On a day of short sleeves and promises of spring, however, it was hard to find marchers who fit either of the media’s stereotypes—unless, of course, one had a vested interested in such discoveries. The view from East 79th Street and Fifth Avenue, across from the Metropolitan Museum of Art, offered a plethora of images that seemed wonderfully rich and complex and moving, and therefore far too challenging for the chroniclers of stereotype.

There was, for example, the sight of a grey-haired woman marching at the head of a contingent called The Gaelic League, whose members are Irish Americans of various ages who have dedicated themselves to the study of the ancient and perhaps terminally ill Irish language, and there was not a frown nor a bottle of beer among them. The woman leading them was a onetime grand marshal, Mary Holt Moore, and she carried herself with dignity despite evident discomfort. She wore an Ace bandage around her left ankle. She neither limped nor winced.

The men of Ladder Company 13, Fire Department of New York, watched the parade from the back of their truck, parked at the corner of East 79th and Fifth. On Sept. 11, Ladder 13 lost five members, along with four members of Engine Company 22, which shared quarters with Ladder 13 on East 85th Street. As the F.D.N.Y. Emerald Society pipe band approached the intersection, they slowed their steps and changed their tune. They played a dirge as they passed by the truck, and their pace was sorrowfully slow, baby steps. It was a large band, and it took several minutes to pass the truck, all eyes forward. Finally, when the last pipers were clear of 79th Street, they resumed their marching pace, and played more lively music. Few people noticed the tribute, except for the men in the truck, who stood quietly and thought about the friends they had lost. Oddly, there was no alcohol in sight, no rampaging Irish men and women, no lout trying to remember the words to “Danny Boy.”
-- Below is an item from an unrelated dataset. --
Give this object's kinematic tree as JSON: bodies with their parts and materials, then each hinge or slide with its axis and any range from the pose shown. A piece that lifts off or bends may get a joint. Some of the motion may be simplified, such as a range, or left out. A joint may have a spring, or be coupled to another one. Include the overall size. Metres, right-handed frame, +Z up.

On and on the marchers came, boys and girls from Catholic high schools that once were Irish but now are not. They were welcome as the striving successors to the Irish boys and girls who once lived in their neighborhoods. The crowds began to thin as the day wore on, and—yes—some people asked for directions to the nearest bar. Others pushed strollers, looked at watches and muttered about catching a train.

The marching wasn’t finished until the sun was gone. The subways began filling up not with grim avengers or drunken fools, but with happy people delighted to celebrate their heritage, their faith and a day in the sunshine.

They went home to watch their president tell the world that the end of winter would bring not joy but war. The bombs and missiles began falling in Iraq 48 hours later, and soon television brought pictures of horror and devastation. Friends and acquaintances hung on news or rumors of troop movements. Their children were in the gulf, somewhere.

Suddenly, the memory of a sunny St. Patrick’s Day on Fifth Avenue seemed very distant. And next year’s parade seemed part of an unknowable and frightening future.